Kemalist dayatmalara rağmen ırkçılık hala Türkiye'nin ana unsuru değil!
Mehmet Garip Tanyıldızı, ırkçılığın yükselişe geçtiği algısını besleyecek sebepler olduğunu vurgulamakla birlikte Türkiye toplumunun hala ötekiyle sağlıklı ilişki kurabilecek bir ruh haline sahip olduğunu vurguluyor.
Mehmet Garip Tanyıldızı / Akşam
Türkiye toplumunun genetiği
İsrailli Haaretz gazetesi Cumhurbaşkanı Erdoğan hakkında bir analiz yayımladı.
"Erdoğan İsrail'e Liberalizm dersi veriyor" başlıklı analizde Erdoğan'ın insan hakları konusundaki hassasiyetlerine dikkat çekiliyordu.
İsrail'in insan hakları politikalarını eleştiren yazıda Erdoğan'ın aşırı milliyetçilik ve faşizme müsaade etmeden milliyetçilik sınırlarını kendisinin belirlediği vurgulanıyordu.
İsrail'in aksine Türkiye'nin Suriyeli mültecilere kapılarını açtığı ve geri dönüş sürecinde de güvenli bölgede evler inşa ettiği belirtiliyordu.
Türkiye'nin AB'ye girmeyi hedeflediğini aktaran yazıda İsrail'in Batılı değerlerden uzaklaştığını uluslararası hukukun Tel Aviv'de devlet düşmanı olarak görüldüğü ifade ediliyordu.
Batı medyasında ise Türkiye ve Erdoğan hakkında genellikle bunun tam aksi bir algı pompalanıyor.

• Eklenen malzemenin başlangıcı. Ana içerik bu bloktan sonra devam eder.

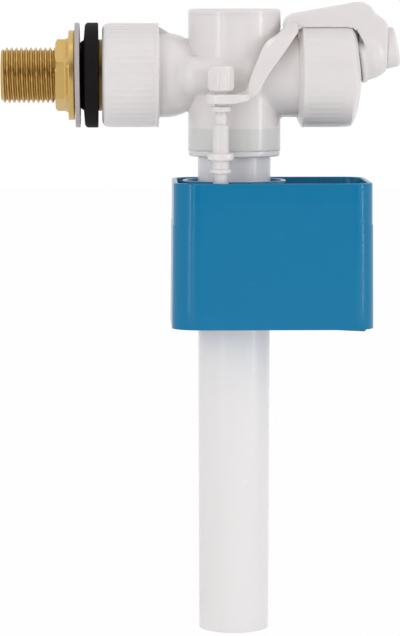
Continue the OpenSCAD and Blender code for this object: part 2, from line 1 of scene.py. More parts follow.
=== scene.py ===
# %% [markdown]
# # A side entry fill valve, finished for the camera
#
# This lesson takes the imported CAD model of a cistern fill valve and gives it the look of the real
# product: moulded white plastic, a milky pipe, a blue float, a machined brass tail and two washers.
# The CAD model stays the fixed frame. Each step below either puts a better finish on a CAD piece or
# models a softer, more detailed piece in the same place.

# %% Load the frame
import json
import math

import bmesh
import bpy
import numpy as np
from mathutils import Matrix, Vector


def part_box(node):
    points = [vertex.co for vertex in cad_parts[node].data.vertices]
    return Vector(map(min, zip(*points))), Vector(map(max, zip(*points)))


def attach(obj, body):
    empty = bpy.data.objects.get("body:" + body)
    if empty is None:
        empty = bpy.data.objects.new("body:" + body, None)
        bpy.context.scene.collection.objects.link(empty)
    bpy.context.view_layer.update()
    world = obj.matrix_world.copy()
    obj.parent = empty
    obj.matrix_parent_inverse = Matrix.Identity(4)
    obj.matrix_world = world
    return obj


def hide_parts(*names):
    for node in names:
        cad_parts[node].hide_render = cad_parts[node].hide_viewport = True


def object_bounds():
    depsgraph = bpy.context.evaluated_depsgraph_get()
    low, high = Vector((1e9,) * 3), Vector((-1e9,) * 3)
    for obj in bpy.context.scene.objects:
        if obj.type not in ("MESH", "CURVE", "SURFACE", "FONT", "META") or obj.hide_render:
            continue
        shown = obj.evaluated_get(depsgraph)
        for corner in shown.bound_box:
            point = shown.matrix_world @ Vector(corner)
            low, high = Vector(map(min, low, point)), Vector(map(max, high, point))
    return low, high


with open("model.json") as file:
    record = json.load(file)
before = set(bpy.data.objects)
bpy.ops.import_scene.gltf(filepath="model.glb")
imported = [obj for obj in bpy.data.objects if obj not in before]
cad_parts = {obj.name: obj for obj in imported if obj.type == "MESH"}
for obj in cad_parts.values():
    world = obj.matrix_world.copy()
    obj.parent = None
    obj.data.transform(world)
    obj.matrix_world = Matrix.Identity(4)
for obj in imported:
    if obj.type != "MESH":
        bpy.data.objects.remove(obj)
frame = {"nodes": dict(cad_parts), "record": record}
cad_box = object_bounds()
MM = 0.001
BODY_OF = {node: body for body, nodes in frame["record"]["behaviour"]["bodies"].items() for node in nodes}
SLOT_OF = {s["node"]: s["material_slot"] for s in frame["record"]["subparts"]}
print("CAD box in mm:", [[round(c / MM, 1) for c in corner] for corner in cad_box])

# %% [markdown]
# ## The camera
#
# The photograph was taken from the front with a long lens. Its height shows in the float, whose open
# top is just seen, and its distance in how little the far rim shrinks. Both were fitted to a dozen
# points of the object.

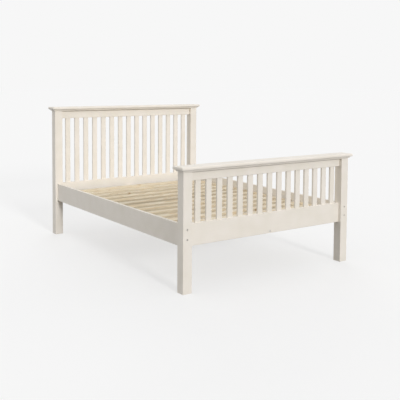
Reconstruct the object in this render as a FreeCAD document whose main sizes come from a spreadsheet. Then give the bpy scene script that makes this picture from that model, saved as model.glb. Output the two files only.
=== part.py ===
import FreeCAD, Part
import os
import re
import Sketcher

# Double bed frame in painted wood: a slatted head end and foot end, each a glued panel with a
# moulded cap, and two side rails bolted between them that carry a screwed-down slatted deck.
# Frame: X across the bed, Y along it with the head end at +Y, Z up. The origin is on the floor
# under the middle of the bed. Millimetres.

doc = FreeCAD.newDocument("BedFrame")

# Driving sizes. Lengths are in millimetres, and names that end in Count are numbers of pieces.
driving = {
    # Outside sizes over the posts
    "overWidth": 1457,
    "overLength": 2051,
    "postSize": 67,
    "footPostHigh": 770,
    "headPostHigh": 1061,
    "postRound": 2.5,
    # Rails across the bed, let into the posts
    "railThick": 27,
    "railSetBack": 25,
    "railArris": 1.5,
    "lowerRailBottom": 295,
    "lowerRailHigh": 143,
    "footTopRailHigh": 61,
    "headTopRailHigh": 66,
    "tenonThick": 13,
    "tenonLong": 28,
    "tenonShoulder": 9,
    "jointGap": 0.15,
    # Upright slats, stub-tenoned into the rails
    "slatCount": 15,
    "slatWide": 42,
    "slatThick": 15,
    "slatArris": 1.2,
    "stubWide": 32,
    "stubThick": 8,
    "stubLong": 10,
    # Cap boards with a rounded nose over a cove
    "capHigh": 32,
    "capOverhang": 23,
    "noseTopRound": 8,
    "noseUnderRound": 4,
    "coveHigh": 13,
    "coveOut": 18,
    "coveRadius": 11,
    "capDowelSize": 10,
    "capDowelLong": 40,
    "capRailDowelCount": 3,
    # Side rails, bolted through the posts
    "sideThick": 22,
    "sideHigh": 143,
    "sideBottom": 291,
    "sideArris": 1.5,
    "boltInset": 31,
    "boltLowHigh": 343,
    "boltSpacing": 63,
    "boltSize": 6,
    "boltLong": 100,
    "boltHeadSize": 10,
    "boltHeadHigh": 6,
    "boltKeySize": 5,
    "boltKeyDeep": 3.5,
    "boltGap": 0.5,
    "boltEndRoom": 5,
    "recessSize": 12,
    "recessDeep": 10,
    "nutSize": 10,
    "nutLong": 14,
    "nutInset": 33,
    "nutDrop": 0.8,
    "fitGap": 0.1,
    "sideDowelSize": 10,
    "sideDowelLong": 40,
    # Ledgers and the slatted deck
    "ledgerWide": 25,
    "ledgerHigh": 30,
    "ledgerNutRoom": 12,
    "deckDrop": 75,
    "bedSlatCount": 13,
    "bedSlatWide": 70,
    "bedSlatThick": 18,
    "bedSlatArris": 1.5,
    "bedSlatEndGap": 3,
    # Centre rail on its blocks and its leg
    "centreWide": 34,
    "centreHigh": 60,
    "centreArris": 1.5,
    "centreEndGap": 0.3,
    "blockWide": 60,
    "blockDeep": 36,
    "blockBoltHigh": 13,
    "blockArris": 1.5,
    "blockBoltReach": 18,
    "blockRecessDeep": 7,
    "insertSize": 10,
    "insertLong": 15,
    "legSize": 40,
    "legArris": 2.5,
    "studSize": 8,
    "studRailLong": 35,
    "studLegLong": 40,
    "glideSize": 30,
    "glideHigh": 5,
    "glidePinSize": 5,
    "glidePinLong": 15,
    # One overrun for cuts that go right through
    "overrun": 5,
}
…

Türkiye'de aşırı milliyetçiliğin yükseldiği, liberal değerlerin ivme kaybettiği söyleniyor.
Türkiye basınında ise bu konularla ilgili herkesin meşrebine göre bir tevil yapıyor.
Elbette, cari olanın yorumlanmasında politik kesimlerin bulundukları yerden bakmaları doğaldır.

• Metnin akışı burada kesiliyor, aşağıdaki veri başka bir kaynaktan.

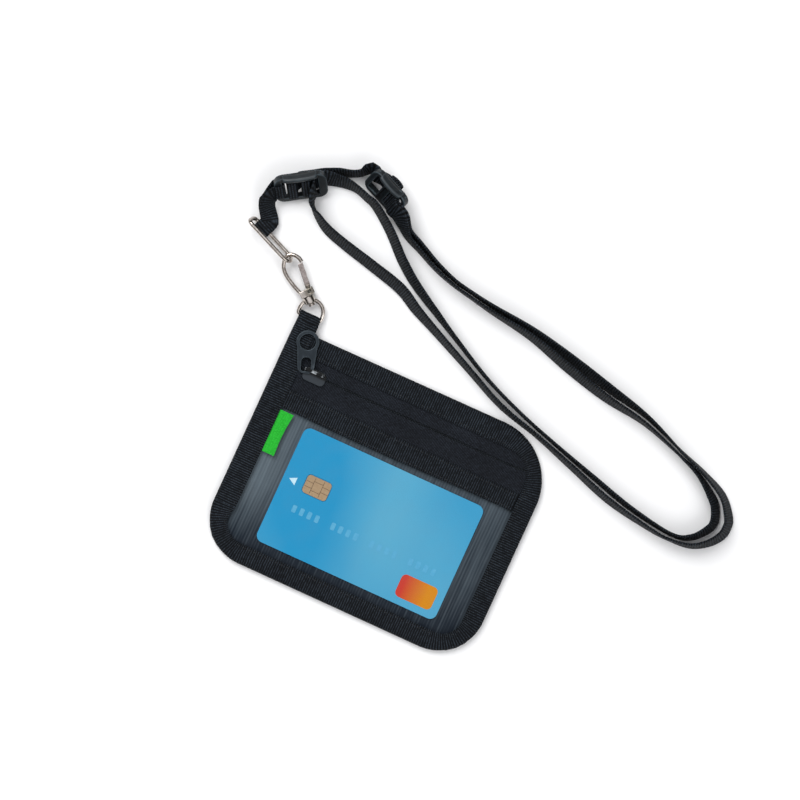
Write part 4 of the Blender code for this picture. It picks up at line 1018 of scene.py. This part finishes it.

Ancak, Türkiye'de siyasetle ilgilenen herkesin Haaretz'de yayımlanan analizin başlığıyla ilgili kavramsal bir yadırgama yaşayacağını söyleyebiliriz.
Haaretz'in insan hakları ve milliyetçilikle ilgili Erdoğan ve İsrail arasındaki kıyası haklı olmakla birlikte bunu liberalizm olarak nitelendirmek Türkiye güncel siyaseti açısından doğru bir kavramsallaştırma olmayacaktır.
Bunu bir kendine özgülük hali olarak okumak daha doğru.
Bu kendine özgülüğün kodları, analizde belirtilen "milliyetçiğin sınırlarının belirlenmesi" kısmında yatıyor.
Erdoğan'ın sınırlarını belirlediği milliyetçilik Türkiye toplumunun genetiği ile bir özdeşliğe dayanıyor.
Modern projenin ektiği antropolojik ırkçılık tohumlarına rağmen faşizm Türkiye toplumunun ana unsuru haline gelememiştir.
Bu noktada, politik Polyannacılık yapmanın da alemi yok tabii.
Kadim bir tarihi olan kavmiyet asabiyesinin modern proje ile ittifakı sonrası ırkçılık hastalığının dönem dönem neşvünema bulduğu muhakkak.
Fakat, sosyal medyada koparılan ırkçılık yaygarasının Türkiye toplumunun realitesini yansıtmadığını da görmek gerekir.
Türkiye toplumu henüz genetiğinden uzaklaşmış değil.